Ein anderer Wert des Buches liegt in den radikalen Vorschlägen, die Siebenhaar macht, um das System zu verschlanken. Zum Beispiel: Erstes und Zweites Programm zu einem Hauptprogramm verschmelzen und die Dritten zum Zweiten ausbauen. Und: GEZ abschaffen. Und die neue Haushaltsabgabe ab dem 1. Januar sowieso. Für Siebenhaar ist die Haushaltsabgabe ohnehin eine unerträgliche "ARD/ZDF-Mediensteuer", die das "kranke System bis zum Sankt-Nimmerleins-Tag opulent finanziert". Man muss diese Vorschläge in ihrer Radikalität nicht teilen. Aber hinreichend Diskussionsstoff bieten sie. Sollten auch noch die Richtigen debattieren – nämlich Medienpolitik, Senderchefs und Öffentlichkeit – wäre viel gewonnen.

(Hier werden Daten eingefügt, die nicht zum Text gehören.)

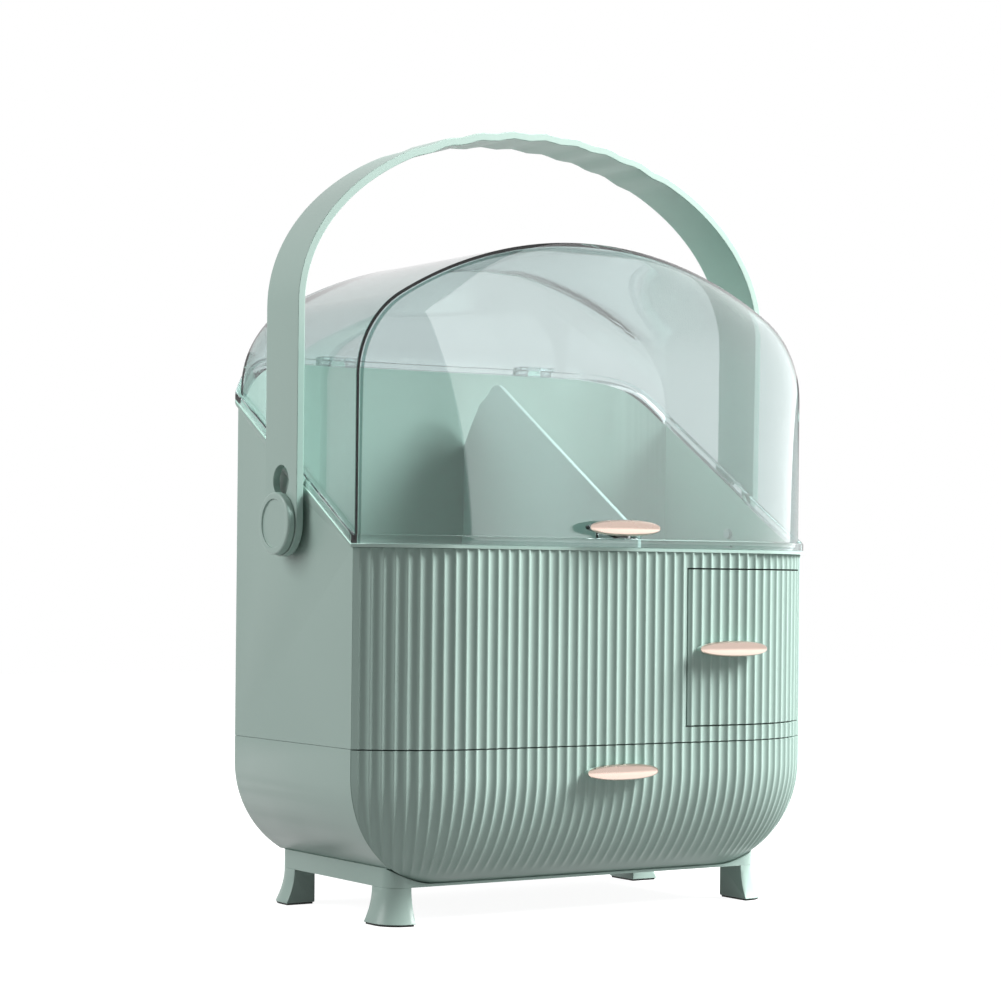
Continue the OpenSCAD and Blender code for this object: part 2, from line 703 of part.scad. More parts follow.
// Clear hinge leaf with its two knuckles; it sits on the flange behind the lid wall
module lid_hinge(x) {
    width = mid_knuckle + 2 * (knuckle_gap + lid_knuckle);
    leaf_y = bow_r - lid_in + 0.2;
    leaf_z = hinge_z + flange_z + 0.1;
    color(clear_green) difference() {
        union() {
            translate([x - width / 2, leaf_y, leaf_z]) cube([width, hinge_y - leaf_y - 2, 2]);
            for (s = [-1, 1]) translate([x + s * (width - lid_knuckle) / 2 - lid_knuckle / 2, 0, 0])
                rotate([90, 0, 90]) linear_extrude(lid_knuckle) union() {
                    translate([hinge_y, hinge_z]) circle(r = knuckle_r);
                    polygon([[bow_r + lip_out + 0.8, leaf_z], [hinge_y - 3.2, hinge_z],
                        [hinge_y + 3.2, hinge_z], [hinge_y, leaf_z + 2], [hinge_y - 6, leaf_z + 2]]);
                }
        }
        translate([x - width, hinge_y, hinge_z]) rotate([0, 90, 0])
            cylinder(r = pin_r + pin_gap, h = 2 * width);
    }
}

module lid_hinge_left() lid_hinge(-hinge_x);
module lid_hinge_right() lid_hinge(hinge_x);

cap_t = 4.4;
lid_pull_z = rim_z + flange_z + 3.6;

// Long oval lying along X, seen from the front
module oval(l, h) {
    polygon([for (a = [0:7.5:352.5]) [l / 2 * cos(a), h / 2 * sin(a)]]);
}

// Stand-off between a front and its pull, from depth y0 to depth y1
module pull_base(x, z, y0, y1, l, h) {
    translate([x, y0, z]) rotate([90, 0, 0]) linear_extrude(y0 - y1) oval(l, h);
}

// Domed metal-look cap: a slice of a long round spindle with its ends rounded
module pull_cap(x, z, y1) {
    bulge_r = (pull_l * pull_l / 4 + cap_t * cap_t) / (2 * cap_t);
    color(rose_gold) intersection() {
        translate([x, y1 + 0.1, z]) rotate([90, 0, 0]) linear_extrude(cap_t + 1) oval(pull_l, pull_h);
        translate([x, y1 + bulge_r - cap_t, z - pull_h]) cylinder(r = bulge_r, h = 2 * pull_h, $fn = big_fn);
        translate([x - pull_l, y1 + pull_h * 0.8 - cap_t, z]) rotate([0, 90, 0])
            cylinder(r = pull_h * 0.8, h = 2 * pull_l);
    }
}

cap_y = -bow_r - pull_out + cap_t;

module lid_pull_boss() {
    web_w = 28;
    web_t = 2.4;
    web_z = rim_z + flange_z + 0.1;
    color(clear_green) union() {
        pull_base(0, lid_pull_z, -bow_r + lid_in - 0.1, cap_y + 0.1, pull_l - 4, pull_h - 2);
        translate([-web_w / 2, -bow_r - lip_out, web_z]) cube([web_w, web_t, lid_pull_z - web_z]);
    }
}

module lid_pull_cap() pull_cap(0, lid_pull_z, cap_y);

// Middle line of the handle: straight arms, then half an ellipse with finger waves
arm_x = side_x + 3.4 + strap_t / 2;
arm_top = pivot_z + arm_h;
bow_steps = 92;
wave_zone = waves * wave_l / 2;
function bow_xz(a) = [arm_x * cos(a), arm_top + (bow_h - strap_t / 2) * sin(a)];
function bow_normal(a) = let (v = [cos(a) / arm_x, sin(a) / (bow_h - strap_t / 2)]) v / norm(v);
function wave(x) = abs(x) > wave_zone ? 0 : -wave_h * (1 - cos(360 * (x + wave_zone) / wave_l)) / 2;
function strap_line(off) = [for (i = [0:bow_steps]) let (a = 180 * i / bow_steps, p = bow_xz(a))
    p + bow_normal(a) * (off + wave(p[0]))];

module handle() {
    hole_r = 8.3;
    hole_up = 22;
    slot_r = stud_r - 1;
    color(sage) difference() {
        union() {
            translate([0, strap_w / 2, 0]) rotate([90, 0, 0]) linear_extrude(strap_w)
                polygon(concat([[arm_x + strap_t / 2, pivot_z]], strap_line(strap_t / 2),
                    [[-arm_x - strap_t / 2, pivot_z], [-arm_x + strap_t / 2, pivot_z]],
                    [for (i = [bow_steps:-1:0]) strap_line(-strap_t / 2)[i]],
                    [[arm_x - strap_t / 2, pivot_z]]));
            for (s = [-1, 1]) translate([s * arm_x - strap_t / 2, 0, pivot_z]) rotate([0, 90, 0])
                cylinder(r = strap_w / 2, h = strap_t, $fn = 96);
        }
        for (s = [-1, 1]) {
            translate([s * arm_x - strap_t, 0, pivot_z]) rotate([0, 90, 0])
                cylinder(r = stud_r + 0.08, h = 2 * strap_t);
            translate([s * arm_x - strap_t, 0, pivot_z + hole_up]) rotate([0, 90, 0])
                cylinder(r = hole_r, h = 2 * strap_t);
            translate([s * arm_x - strap_t, -slot_r, pivot_z]) cube([2 * strap_t, 2 * slot_r, hole_up]);
        }
    }
}

knob_t = 4;
// Rounding of a knob's edge, and the rim round the shallow recess in its face
knob_round = 1.2;
knob_rim = 3.6;
knob_recess = 0.9;

module pivot_knob(s) {
    stud_x = side_x + pivot_boss_h;
    face_x = arm_x + strap_t / 2 + 0.3;
    color(sage) translate([0, 0, pivot_z]) rotate([0, s * 90, 0]) difference() {
        union() {
            translate([0, 0, stud_x]) cylinder(r = stud_r, h = face_x - stud_x + 1);
            translate([0, 0, face_x]) rotate_extrude($fn = 96) union() {
                square([knob_d / 2 - knob_round, knob_t]);
                square([knob_d / 2, knob_t - knob_round]);
                translate([knob_d / 2 - knob_round, knob_t - knob_round]) circle(r = knob_round);
            }
        }
        translate([0, 0, face_x + knob_t - knob_recess])
            cylinder(r = knob_d / 2 - knob_rim, h = 5, $fn = 96);
        translate([0, 0, stud_x - 1]) cylinder(r = knob_screw_r - 0.25, h = 7);
    }
}

module pivot_knob_left() pivot_knob(-1);
module pivot_knob_right() pivot_knob(1);

module pivot_screws() {
    color(steel) for (s = [-1, 1]) translate([0, 0, pivot_z]) rotate([0, s * 90, 0])
        screw(side_x - wall - screw_head_h, screw_head_h + wall + pivot_boss_h + 4.6);
}

tray_e = wall + run_gap;
big_tray_z0 = floor_top + slide_gap;
big_tray_z1 = seam_z - 5;

module big_drawer_tray() {
    color(sage_dark) intersection() {
        difference() {
            rounded_body(tray_e, big_tray_z0, big_tray_z1);
            rounded_body(tray_e + tray_t, big_tray_z0 + tray_t, far);
        }
        translate([-far / 2, -far + tray_back_y, 0]) cube([far, far, far]);
    }
    color(sage_dark) intersection() {
        rounded_body(tray_e, big_tray_z0, big_tray_z1);
        translate([-far / 2, tray_back_y - tray_t, 0]) cube([far, tray_t, far]);
    }
}

// The ribbed front of the big drawer, which follows the rounded bottom and its mitred corners
// Marks nearer than this to a mitred corner fall together in its corner point
corner_skip = 0.4;
// The smooth inside follows the corners and the crest between every two grooves
crests = concat([rib_marks[0]], [for (k = [1:4:len(rib_marks) - 2]) rib_marks[k]], [[arc_total, 0]]);
function crest_mark(j) = j == 0 ? 0 : j == len(crests) - 1 ? len(rib_marks) - 1 : 4 * j - 3;

// Arc length at which the front inset by d meets its mitred corner
function mitre_arc(d) = bow_x + bow_r * asin((mitre(d)[0] - bow_x) / (bow_r - d)) * PI / 180;

// Point at a mark, inset by d, with a groove that stays on its own side of the mitred corner
function skin_point(mark, d, depth) = let (left = mitre_arc(d) - abs(mark[0]), c = mitre(d))
    left < corner_skip ? [sign(mark[0]) * c[0], c[1]]
        : front_point(mark[0], d + min(mark[1] * depth, 0.3 * left));

// Number of mark k in a row that is inset by d, where marks past a corner take the corner's number
function skin_index(marks, k, d) = abs(marks[k][0]) < mitre_arc(d) - corner_skip ? k
    : marks[k][0] < 0 ? 0 : len(marks) - 1;

module big_drawer_front() {
    rows = len(skin_z);
    n = len(rib_marks);
    m = len(crests);
    out_d = [for (z = skin_z) round_inset(z, 0, front_r)];
    in_d = [for (z = skin_z) round_inset(z, skin_t, front_r)];
    fade = [for (z = skin_z) min(1, max(0, (z - rib_end_z) / (rib_full_z - rib_end_z)))];
    outer = [for (i = [0:rows - 1], mark = rib_marks)
        let (p = skin_point(mark, out_d[i], rib_depth * fade[i])) [p[0], p[1], skin_z[i]]];
    inner = [for (i = [0:rows - 1], mark = crests)
        let (p = skin_point(mark, in_d[i], 0)) [p[0], p[1], skin_z[i]]];
    function o(i, k) = i * n + skin_index(rib_marks, k, out_d[i]);
    function q(i, j) = rows * n + i * m + skin_index(crests, j, in_d[i]);
    front = [for (i = [0:rows - 2], k = [0:n - 2])
        for (f = [[o(i, k), o(i, k + 1), o(i + 1, k + 1)], [o(i, k), o(i + 1, k + 1), o(i + 1, k)]]) f];
    back = [for (i = [0:rows - 2], j = [0:m - 2])
        for (f = [[q(i, j), q(i + 1, j + 1), q(i, j + 1)], [q(i, j), q(i + 1, j), q(i + 1, j + 1)]]) f];
    ends = [for (i = [0:rows - 2]) for (f = [
        [o(i, n - 1), q(i, m - 1), q(i + 1, m - 1)], [o(i, n - 1), q(i + 1, m - 1), o(i + 1, n - 1)],
        [q(i, 0), o(i, 0), o(i + 1, 0)], [q(i, 0), o(i + 1, 0), q(i + 1, 0)]]) f];
    // Upper and lower edge: a fan from each crest of the inside to the marks beside it
    edges = [for (i = [0, rows - 1], j = [0:m - 2])
        let (k0 = crest_mark(j), k1 = crest_mark(j + 1), mid = floor((k0 + k1) / 2))
            for (f = concat([[q(i, j), q(i, j + 1), o(i, mid)]],
                [for (k = [k0:k1 - 1]) [o(i, k), k < mid ? q(i, j) : q(i, j + 1), o(i, k + 1)]]))
                i == 0 ? f : [f[2], f[1], f[0]]];
    color(sage) polyhedron(concat(outer, inner),
        [for (f = concat(front, back, ends, edges)) if (f[0] != f[1] && f[1] != f[2] && f[0] != f[2]) f],
        convexity = 8);
}

big_pull_z = (drawer_top + curve_z) / 2 - 6.4;

module big_drawer_pull_base() {
    color(sage) pull_base(0, big_pull_z, -bow_r - 0.05, cap_y + 0.1, pull_l - 4, pull_h - 2);
}

module big_drawer_pull_cap() pull_cap(0, big_pull_z, cap_y);

small_pull_x = 72.6;
small_pull_z = (small_z0 + small_z1) / 2 - 0.7;

module small_drawer_tray() {
    x0 = small_x0 + run_gap;
    x1 = small_x1 - front_gap;
    z0 = small_z0 + slide_gap;
    z1 = small_z1 - 3;
    color(sage_dark) difference() {
        translate([0, 0, z0]) linear_extrude(z1 - z0) intersection() {
            plan(front_out + 0.1);
            translate([x0, -bow_r]) square([x1 - x0, bow_r + tray_back_y]);
        }
        translate([0, 0, z0 + tray_t]) linear_extrude(far) intersection() {
            plan(front_out + 0.1 + tray_t);
            translate([x0 + tray_t, -bow_r])
                square([x1 - x0 - 2 * tray_t, bow_r + tray_back_y - tray_t]);
        }
    }
}

module small_drawer_front() {
    color(sage) intersection() {
        ribbed_plate(small_z0 + front_gap, small_z1 - front_gap);
        translate([small_x0 + front_gap, -bow_r - 5, 0])
            cube([small_x1 - small_x0 - 2 * front_gap, bow_r, far]);
    }
}

module small_drawer_pull_base() {
    color(sage) pull_base(small_pull_x, small_pull_z, -bow_r - 0.05, cap_y + 0.1,
        pull_l - 4, pull_h - 2);
}

module small_drawer_pull_cap() pull_cap(small_pull_x, small_pull_z, cap_y);

upper_housing();
front_fascia();
lower_housing();
base_frame();
foot_front_left();
foot_front_right();
foot_back_left();
foot_back_right();
foot_pads();
base_screws();
housing_screws();
top_divider();
hinge_pin_left();
hinge_pin_right();
lid_shell();
lid_hinge_left();
lid_hinge_right();
lid_pull_boss();
lid_pull_cap();
handle();
pivot_knob_left();
pivot_knob_right();
pivot_screws();
big_drawer_tray();
big_drawer_front();
big_drawer_pull_base();
big_drawer_pull_cap();
small_drawer_tray();
small_drawer_front();
small_drawer_pull_base();
small_drawer_pull_cap();
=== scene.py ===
# %% [markdown]
# # A dustproof make-up organizer, dressed for its photograph
# The construction of this case is already settled: two moulded housings, two drawers, a clear domed lid
# and a strap handle. The working model says where every piece is and how it moves. This notebook gives
# each piece the surface that the real one has: rounded moulded edges, fine reeded fronts, tinted clear
# plastic, plated pulls. All lengths are in metres, in the frame of the working model: X to the right, Y to
# the back, Z up.

# %% Load the working model
import json
import math

import bmesh
import bpy
from mathutils import Matrix, Vector


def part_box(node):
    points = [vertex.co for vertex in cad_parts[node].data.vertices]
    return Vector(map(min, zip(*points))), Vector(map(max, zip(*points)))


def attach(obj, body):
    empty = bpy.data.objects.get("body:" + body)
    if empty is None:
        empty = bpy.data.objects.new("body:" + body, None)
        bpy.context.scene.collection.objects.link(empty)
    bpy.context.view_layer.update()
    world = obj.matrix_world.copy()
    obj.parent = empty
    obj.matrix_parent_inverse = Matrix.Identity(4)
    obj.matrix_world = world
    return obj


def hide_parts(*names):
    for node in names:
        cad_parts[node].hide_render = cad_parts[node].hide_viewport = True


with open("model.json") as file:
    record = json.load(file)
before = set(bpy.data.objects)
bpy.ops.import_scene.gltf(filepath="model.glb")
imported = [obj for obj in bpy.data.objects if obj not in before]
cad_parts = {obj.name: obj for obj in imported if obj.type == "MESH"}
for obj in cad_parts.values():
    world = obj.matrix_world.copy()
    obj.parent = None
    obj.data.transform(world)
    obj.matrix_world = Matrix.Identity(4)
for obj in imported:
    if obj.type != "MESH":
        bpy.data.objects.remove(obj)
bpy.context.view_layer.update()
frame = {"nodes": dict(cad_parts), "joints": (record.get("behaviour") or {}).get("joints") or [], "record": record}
MM = 0.001
scene = bpy.context.scene
record = frame["record"]
body_of = {n: body for body, members in record["behaviour"]["bodies"].items() for n in members}
joint_at = {j["name"]: Vector(j.get("pos_m", (0, 0, 0))) for j in frame["joints"]}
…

Letztlich darf man nur eines von Siebenhaars Buch nicht erwarten: eine differenzierte und sachliche Analyse der deutschen TV-Landschaft. Siebenhaar will provozieren – Thesenbestätigungsrecherche inklusive. Denn zur Wahrheit gehört ja nicht nur, dass sich Deutschland "das teuerste und ineffizienteste öffentlich-rechtliche Rundfunksystem der Welt" leistet, wie Siebenhaar sagt. Zur Wahrheit gehört auch, dass Deutschland ein weltweit geachtetes öffentlich-rechtliches Rundfunksystem sein Eigen nennen kann, das seinen Programmaufträgen – Information, Bildung und Unterhaltung – durchaus noch nachkommt. Die Frage ist nur, auf welchem Kanal, zu welcher Zeit, in welcher Form und mit welchen Mitteln.